I enjoyed it a lot. and Im confident we used the drug safely. I welcome Addy and Kiran (and anyone else) to join us to do it sometime. we bought a good deal from a head shop in Boulder, and we have more coming in the mail from online.
Salvia is NOT a recreational drug. its trips are too short for the drug to have much practicality as recreational. I find it helps one achieve a higher level of understanding or interpreting ones self or reality in general. use it for meditation or spiritual reasons, not to have a wild trip.

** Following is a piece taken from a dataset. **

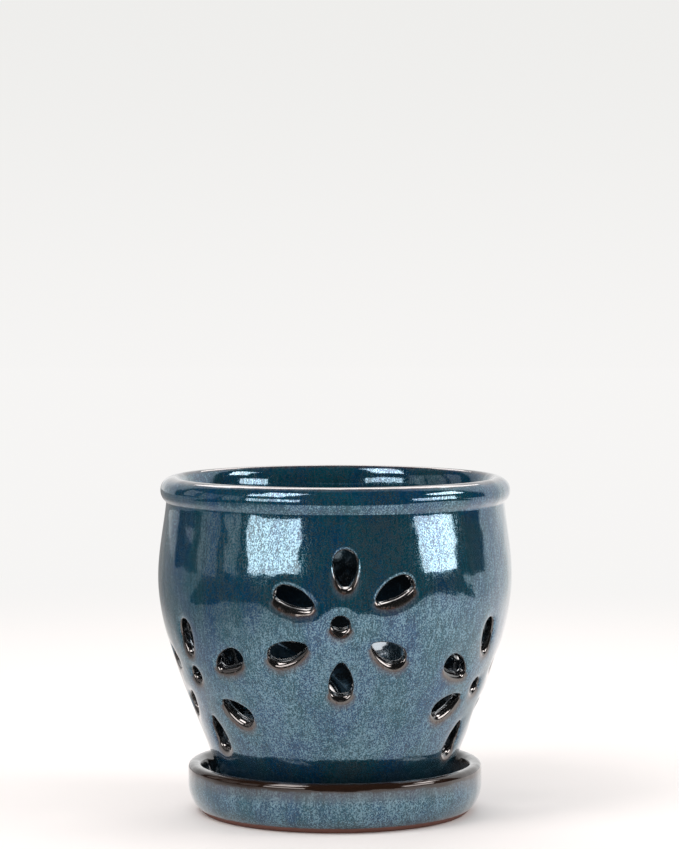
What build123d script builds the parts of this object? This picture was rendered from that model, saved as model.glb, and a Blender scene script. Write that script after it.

okay well I wanted to post about it for sake of it being worthy of posting. if I meet one of my totems in a future attempt, I will let you all know :3
upon looking at the different strengths of how one experiences salvia (thanks to sagewisdom), I figured that my experience was the fourth level "vivid"
taken from http://www.sagewisdom.org/usersguide.html
"Complex three-dimensional realistic appearing scenes occur. Sometimes voices may be heard. With eyes open, contact with consensual reality will not be entirely lost, but when you close your eyes you may forget about consensus reality and enter completely into a dreamlike scene. Shamanistic journeying to other lands--foreign or imaginary; encounters with beings (entities, spirits) or travels to other ages may occur. You may even live the life of another person. At this level you have entered the shaman's world. Or if you prefer: you are in "dream time." With eyes closed, you experience fantasies (dream like happenings with a story line to them). So long as your eyes are closed you may believe they are really occurring. This differs from the "eye candy" closed-eye imagery, of level 3"
![[Ripp]](avatars/17336577621635753949.jpg)
Personally, I hate salvia. I don't like the hot feeling you get from it. Makes me sick.
Also: tl;dr. And welcome. c:
![[karma]](avatars/18429370441285674562.gif) *sigh* another hippie ;) Oh well, welcome to the fold ^.~
SATAN WELCOMES YOU TO THE FURFAG NAZI CONVENTION... NOT REALLY, SUFFER NOT THE MUTANT!